__Work required__
Reproduce only this span: the line containing "dome_mesh(), parts, red)", the line containing "obj.parent = None", and every line between them, all exactly as given.
--- Begin Given data ---
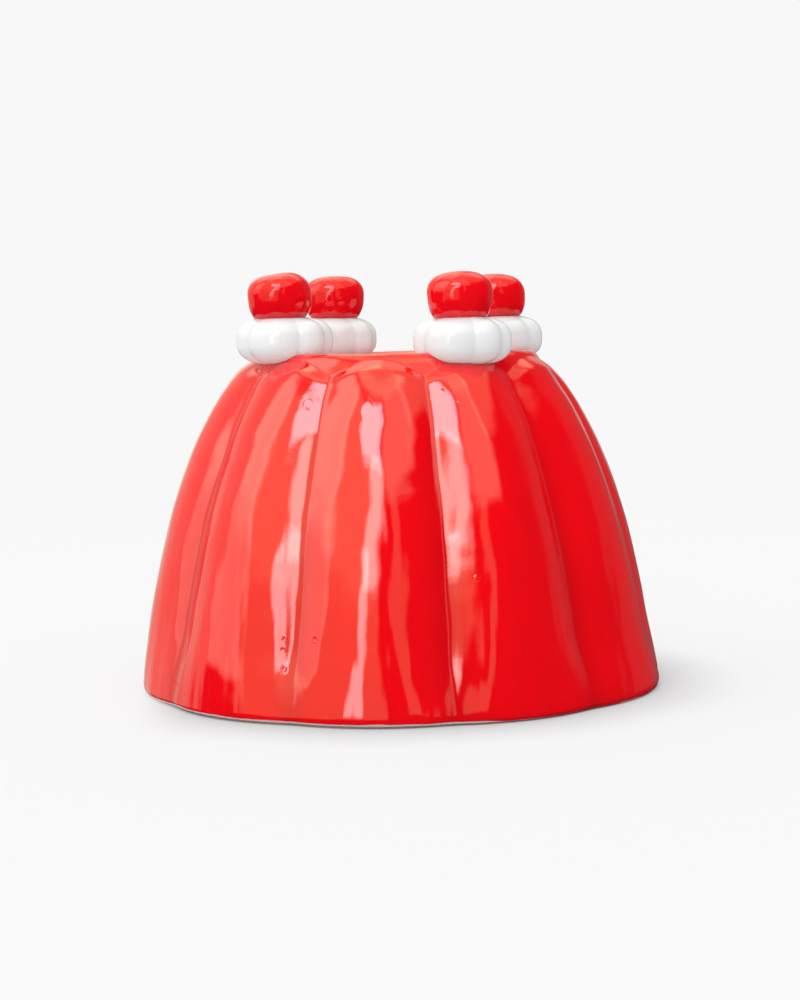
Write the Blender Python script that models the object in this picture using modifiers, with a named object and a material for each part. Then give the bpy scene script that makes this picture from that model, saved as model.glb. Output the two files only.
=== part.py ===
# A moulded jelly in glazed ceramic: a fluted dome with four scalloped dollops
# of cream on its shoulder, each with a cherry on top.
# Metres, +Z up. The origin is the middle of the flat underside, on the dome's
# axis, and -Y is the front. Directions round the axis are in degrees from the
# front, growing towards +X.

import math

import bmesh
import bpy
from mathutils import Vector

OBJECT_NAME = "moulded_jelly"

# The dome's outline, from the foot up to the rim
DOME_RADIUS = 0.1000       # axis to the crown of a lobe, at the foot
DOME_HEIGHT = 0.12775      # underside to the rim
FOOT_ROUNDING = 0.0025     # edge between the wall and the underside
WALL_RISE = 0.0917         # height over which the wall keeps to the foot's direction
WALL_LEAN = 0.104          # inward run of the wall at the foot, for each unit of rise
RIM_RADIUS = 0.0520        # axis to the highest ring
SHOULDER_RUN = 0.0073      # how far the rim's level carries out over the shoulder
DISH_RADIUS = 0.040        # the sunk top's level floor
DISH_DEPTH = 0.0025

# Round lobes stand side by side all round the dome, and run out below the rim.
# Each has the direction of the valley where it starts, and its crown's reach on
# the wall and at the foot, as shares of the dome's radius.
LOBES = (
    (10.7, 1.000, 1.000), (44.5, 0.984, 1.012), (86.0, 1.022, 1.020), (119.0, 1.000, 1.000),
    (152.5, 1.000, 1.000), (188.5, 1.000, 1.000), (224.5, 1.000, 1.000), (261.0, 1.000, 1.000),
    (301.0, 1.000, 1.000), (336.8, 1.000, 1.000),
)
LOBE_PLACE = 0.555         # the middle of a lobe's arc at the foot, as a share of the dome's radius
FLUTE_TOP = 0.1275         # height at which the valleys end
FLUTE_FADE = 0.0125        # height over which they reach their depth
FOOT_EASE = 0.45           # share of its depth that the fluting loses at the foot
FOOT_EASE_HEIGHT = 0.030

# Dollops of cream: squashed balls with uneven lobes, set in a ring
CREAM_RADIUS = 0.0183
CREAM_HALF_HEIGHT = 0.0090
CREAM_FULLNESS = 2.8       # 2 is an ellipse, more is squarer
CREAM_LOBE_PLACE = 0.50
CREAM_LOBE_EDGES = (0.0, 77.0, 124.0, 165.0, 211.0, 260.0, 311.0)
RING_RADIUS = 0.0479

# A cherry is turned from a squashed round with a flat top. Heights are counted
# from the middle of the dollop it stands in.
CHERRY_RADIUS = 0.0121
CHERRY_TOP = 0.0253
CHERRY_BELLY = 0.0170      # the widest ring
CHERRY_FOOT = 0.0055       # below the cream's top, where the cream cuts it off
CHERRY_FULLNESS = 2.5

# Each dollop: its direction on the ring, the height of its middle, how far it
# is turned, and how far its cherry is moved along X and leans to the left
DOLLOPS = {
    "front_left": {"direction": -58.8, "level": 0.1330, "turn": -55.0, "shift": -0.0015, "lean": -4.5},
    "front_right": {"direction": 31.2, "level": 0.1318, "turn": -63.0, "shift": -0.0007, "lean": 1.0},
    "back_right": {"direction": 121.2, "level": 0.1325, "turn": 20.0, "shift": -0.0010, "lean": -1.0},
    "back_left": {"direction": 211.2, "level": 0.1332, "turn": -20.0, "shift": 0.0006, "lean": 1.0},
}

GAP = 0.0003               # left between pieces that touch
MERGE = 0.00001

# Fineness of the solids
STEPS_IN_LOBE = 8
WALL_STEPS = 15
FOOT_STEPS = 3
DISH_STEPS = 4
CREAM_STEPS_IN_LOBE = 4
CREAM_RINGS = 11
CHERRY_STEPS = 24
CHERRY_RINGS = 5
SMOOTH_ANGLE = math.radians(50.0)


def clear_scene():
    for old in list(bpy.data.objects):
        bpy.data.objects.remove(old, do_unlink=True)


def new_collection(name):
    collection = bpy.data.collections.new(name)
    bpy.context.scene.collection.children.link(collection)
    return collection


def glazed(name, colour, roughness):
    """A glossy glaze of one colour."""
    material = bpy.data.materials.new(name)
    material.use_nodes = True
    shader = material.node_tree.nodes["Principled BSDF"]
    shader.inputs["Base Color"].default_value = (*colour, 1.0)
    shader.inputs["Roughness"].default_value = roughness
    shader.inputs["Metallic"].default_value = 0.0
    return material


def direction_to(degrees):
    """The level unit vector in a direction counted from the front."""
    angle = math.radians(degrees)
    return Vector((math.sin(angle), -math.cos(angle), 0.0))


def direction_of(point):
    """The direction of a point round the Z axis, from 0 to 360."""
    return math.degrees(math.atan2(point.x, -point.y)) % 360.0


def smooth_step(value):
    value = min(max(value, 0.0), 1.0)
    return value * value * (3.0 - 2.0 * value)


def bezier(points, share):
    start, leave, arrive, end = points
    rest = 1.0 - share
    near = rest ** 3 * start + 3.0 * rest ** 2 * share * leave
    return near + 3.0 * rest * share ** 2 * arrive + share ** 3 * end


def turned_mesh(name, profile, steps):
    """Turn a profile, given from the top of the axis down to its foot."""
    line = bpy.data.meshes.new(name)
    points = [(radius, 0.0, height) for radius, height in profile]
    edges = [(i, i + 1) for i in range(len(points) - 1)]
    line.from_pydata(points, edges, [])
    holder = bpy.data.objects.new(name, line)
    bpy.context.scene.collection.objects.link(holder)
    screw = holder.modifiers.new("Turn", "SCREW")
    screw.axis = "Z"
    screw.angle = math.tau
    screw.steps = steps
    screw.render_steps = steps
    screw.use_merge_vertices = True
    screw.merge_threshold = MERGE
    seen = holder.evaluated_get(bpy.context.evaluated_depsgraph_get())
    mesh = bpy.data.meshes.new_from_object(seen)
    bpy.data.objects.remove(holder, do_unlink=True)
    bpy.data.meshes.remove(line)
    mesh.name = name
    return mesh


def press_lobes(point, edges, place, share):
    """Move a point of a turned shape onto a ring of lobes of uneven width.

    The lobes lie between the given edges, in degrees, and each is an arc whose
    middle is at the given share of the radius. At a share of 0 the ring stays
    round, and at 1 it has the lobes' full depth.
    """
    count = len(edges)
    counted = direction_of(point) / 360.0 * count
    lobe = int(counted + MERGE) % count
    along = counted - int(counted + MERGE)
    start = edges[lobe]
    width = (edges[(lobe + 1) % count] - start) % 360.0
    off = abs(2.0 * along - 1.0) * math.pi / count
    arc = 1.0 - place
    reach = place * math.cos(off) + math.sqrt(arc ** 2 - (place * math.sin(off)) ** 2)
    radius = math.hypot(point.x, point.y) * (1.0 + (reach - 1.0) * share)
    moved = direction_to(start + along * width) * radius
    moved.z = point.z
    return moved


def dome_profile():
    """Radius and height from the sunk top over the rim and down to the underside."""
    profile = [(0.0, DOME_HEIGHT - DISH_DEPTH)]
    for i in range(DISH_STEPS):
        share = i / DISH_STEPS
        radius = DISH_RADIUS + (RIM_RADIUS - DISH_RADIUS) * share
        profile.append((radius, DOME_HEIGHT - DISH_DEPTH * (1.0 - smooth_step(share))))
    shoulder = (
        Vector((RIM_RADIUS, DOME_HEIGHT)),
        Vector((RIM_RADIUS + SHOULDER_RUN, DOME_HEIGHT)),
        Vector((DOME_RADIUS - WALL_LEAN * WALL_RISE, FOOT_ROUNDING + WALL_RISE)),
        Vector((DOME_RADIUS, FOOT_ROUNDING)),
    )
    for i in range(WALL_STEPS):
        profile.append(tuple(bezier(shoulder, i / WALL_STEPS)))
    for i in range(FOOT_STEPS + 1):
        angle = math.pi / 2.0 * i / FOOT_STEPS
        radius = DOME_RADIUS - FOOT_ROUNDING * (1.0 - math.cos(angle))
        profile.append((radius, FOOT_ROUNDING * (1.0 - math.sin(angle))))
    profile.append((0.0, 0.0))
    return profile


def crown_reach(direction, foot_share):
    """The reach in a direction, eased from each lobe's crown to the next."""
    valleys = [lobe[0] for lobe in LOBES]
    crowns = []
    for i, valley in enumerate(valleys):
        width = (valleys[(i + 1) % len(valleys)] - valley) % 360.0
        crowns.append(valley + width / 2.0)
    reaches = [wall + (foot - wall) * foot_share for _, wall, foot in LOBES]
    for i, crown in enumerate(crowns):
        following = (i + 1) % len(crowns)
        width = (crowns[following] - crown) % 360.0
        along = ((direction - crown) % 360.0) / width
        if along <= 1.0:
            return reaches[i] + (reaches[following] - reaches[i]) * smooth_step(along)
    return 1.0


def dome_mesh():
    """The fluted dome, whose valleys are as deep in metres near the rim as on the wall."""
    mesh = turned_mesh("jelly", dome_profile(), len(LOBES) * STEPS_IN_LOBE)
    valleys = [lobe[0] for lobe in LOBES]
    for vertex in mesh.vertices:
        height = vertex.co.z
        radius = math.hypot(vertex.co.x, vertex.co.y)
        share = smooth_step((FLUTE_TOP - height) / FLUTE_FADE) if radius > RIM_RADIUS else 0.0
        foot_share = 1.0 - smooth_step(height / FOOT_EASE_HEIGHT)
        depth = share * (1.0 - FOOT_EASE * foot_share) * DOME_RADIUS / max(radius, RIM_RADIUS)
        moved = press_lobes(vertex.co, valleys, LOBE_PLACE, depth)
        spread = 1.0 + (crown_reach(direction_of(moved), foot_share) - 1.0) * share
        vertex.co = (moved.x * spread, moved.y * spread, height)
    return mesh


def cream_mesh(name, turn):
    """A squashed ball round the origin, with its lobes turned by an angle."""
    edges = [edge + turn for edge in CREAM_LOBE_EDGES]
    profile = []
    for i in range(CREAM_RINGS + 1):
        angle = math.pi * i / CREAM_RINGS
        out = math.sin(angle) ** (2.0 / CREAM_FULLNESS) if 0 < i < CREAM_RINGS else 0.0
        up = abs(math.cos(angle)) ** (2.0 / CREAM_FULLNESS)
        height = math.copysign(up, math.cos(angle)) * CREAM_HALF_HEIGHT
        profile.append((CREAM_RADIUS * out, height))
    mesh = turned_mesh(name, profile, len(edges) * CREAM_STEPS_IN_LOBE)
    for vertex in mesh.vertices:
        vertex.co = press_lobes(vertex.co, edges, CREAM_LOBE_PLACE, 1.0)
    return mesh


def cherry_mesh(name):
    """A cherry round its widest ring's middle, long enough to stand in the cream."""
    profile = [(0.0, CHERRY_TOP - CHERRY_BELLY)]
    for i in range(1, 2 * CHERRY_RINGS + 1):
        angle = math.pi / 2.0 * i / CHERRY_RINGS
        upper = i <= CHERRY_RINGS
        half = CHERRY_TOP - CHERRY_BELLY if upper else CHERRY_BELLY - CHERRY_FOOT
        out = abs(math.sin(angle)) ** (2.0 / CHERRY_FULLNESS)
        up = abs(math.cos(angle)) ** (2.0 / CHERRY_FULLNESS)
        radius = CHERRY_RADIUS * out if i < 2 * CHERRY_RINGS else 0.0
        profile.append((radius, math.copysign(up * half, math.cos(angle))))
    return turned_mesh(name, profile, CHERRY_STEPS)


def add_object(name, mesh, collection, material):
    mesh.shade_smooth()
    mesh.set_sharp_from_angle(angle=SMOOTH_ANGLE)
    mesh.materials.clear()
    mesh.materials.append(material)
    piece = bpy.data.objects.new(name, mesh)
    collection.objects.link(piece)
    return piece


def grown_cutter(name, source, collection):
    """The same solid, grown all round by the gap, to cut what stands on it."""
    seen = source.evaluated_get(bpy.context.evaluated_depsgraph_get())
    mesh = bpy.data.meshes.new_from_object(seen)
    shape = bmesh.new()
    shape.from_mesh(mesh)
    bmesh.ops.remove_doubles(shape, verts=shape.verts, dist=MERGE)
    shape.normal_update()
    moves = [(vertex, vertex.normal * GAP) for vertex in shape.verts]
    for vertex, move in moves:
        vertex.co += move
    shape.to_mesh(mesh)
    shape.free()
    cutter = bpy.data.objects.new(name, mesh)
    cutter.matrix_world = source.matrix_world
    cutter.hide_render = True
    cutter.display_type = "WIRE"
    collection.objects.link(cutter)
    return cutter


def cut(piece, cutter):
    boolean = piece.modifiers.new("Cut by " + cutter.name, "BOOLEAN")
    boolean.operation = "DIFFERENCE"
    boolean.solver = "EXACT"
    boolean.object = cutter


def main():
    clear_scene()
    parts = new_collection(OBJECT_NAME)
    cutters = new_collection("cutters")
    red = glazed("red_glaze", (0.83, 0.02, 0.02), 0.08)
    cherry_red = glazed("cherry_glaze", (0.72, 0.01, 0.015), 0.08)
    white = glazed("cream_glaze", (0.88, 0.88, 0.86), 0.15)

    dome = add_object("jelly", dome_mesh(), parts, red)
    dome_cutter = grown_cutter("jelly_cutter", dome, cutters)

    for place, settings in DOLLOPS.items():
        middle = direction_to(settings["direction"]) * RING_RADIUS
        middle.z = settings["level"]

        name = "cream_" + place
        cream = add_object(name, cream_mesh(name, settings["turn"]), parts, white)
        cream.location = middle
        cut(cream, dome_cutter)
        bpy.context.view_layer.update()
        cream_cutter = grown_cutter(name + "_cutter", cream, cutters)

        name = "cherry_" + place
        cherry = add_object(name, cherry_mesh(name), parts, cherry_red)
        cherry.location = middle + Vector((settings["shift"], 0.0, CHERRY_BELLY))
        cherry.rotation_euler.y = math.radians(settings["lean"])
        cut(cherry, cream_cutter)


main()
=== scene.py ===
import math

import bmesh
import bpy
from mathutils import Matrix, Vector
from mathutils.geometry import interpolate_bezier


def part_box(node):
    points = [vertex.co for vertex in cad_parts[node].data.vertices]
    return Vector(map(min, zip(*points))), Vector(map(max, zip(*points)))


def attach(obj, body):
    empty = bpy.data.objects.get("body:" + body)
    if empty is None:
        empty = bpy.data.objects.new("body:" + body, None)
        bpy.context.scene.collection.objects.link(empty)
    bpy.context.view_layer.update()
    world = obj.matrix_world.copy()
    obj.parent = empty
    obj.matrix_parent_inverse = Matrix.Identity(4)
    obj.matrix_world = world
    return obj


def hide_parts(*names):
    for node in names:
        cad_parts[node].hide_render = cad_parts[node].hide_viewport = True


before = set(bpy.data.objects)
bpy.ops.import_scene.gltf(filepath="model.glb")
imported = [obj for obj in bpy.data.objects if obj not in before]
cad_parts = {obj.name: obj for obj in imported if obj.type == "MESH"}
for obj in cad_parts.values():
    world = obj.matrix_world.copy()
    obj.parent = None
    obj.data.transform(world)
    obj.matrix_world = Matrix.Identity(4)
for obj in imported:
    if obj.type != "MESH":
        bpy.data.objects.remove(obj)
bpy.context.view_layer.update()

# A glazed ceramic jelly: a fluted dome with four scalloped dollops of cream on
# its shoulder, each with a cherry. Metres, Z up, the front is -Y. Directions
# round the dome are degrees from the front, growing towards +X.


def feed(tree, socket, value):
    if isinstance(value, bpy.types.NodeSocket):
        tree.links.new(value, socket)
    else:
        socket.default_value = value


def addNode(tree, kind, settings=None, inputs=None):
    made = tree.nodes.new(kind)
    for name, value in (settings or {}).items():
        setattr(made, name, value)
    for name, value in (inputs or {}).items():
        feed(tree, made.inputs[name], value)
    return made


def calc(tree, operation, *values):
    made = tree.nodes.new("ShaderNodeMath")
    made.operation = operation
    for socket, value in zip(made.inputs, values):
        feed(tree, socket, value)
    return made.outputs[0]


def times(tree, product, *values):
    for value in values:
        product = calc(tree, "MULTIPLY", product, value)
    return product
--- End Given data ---
__Result below__
    dome = add_object("jelly", dome_mesh(), parts, red)
    dome_cutter = grown_cutter("jelly_cutter", dome, cutters)

    for place, settings in DOLLOPS.items():
        middle = direction_to(settings["direction"]) * RING_RADIUS
        middle.z = settings["level"]

        name = "cream_" + place
        cream = add_object(name, cream_mesh(name, settings["turn"]), parts, white)
        cream.location = middle
        cut(cream, dome_cutter)
        bpy.context.view_layer.update()
        cream_cutter = grown_cutter(name + "_cutter", cream, cutters)

        name = "cherry_" + place
        cherry = add_object(name, cherry_mesh(name), parts, cherry_red)
        cherry.location = middle + Vector((settings["shift"], 0.0, CHERRY_BELLY))
        cherry.rotation_euler.y = math.radians(settings["lean"])
        cut(cherry, cream_cutter)


main()
=== scene.py ===
import math

import bmesh
import bpy
from mathutils import Matrix, Vector
from mathutils.geometry import interpolate_bezier


def part_box(node):
    points = [vertex.co for vertex in cad_parts[node].data.vertices]
    return Vector(map(min, zip(*points))), Vector(map(max, zip(*points)))


def attach(obj, body):
    empty = bpy.data.objects.get("body:" + body)
    if empty is None:
        empty = bpy.data.objects.new("body:" + body, None)
        bpy.context.scene.collection.objects.link(empty)
    bpy.context.view_layer.update()
    world = obj.matrix_world.copy()
    obj.parent = empty
    obj.matrix_parent_inverse = Matrix.Identity(4)
    obj.matrix_world = world
    return obj


def hide_parts(*names):
    for node in names:
        cad_parts[node].hide_render = cad_parts[node].hide_viewport = True


before = set(bpy.data.objects)
bpy.ops.import_scene.gltf(filepath="model.glb")
imported = [obj for obj in bpy.data.objects if obj not in before]
cad_parts = {obj.name: obj for obj in imported if obj.type == "MESH"}
for obj in cad_parts.values():
    world = obj.matrix_world.copy()
    obj.parent = None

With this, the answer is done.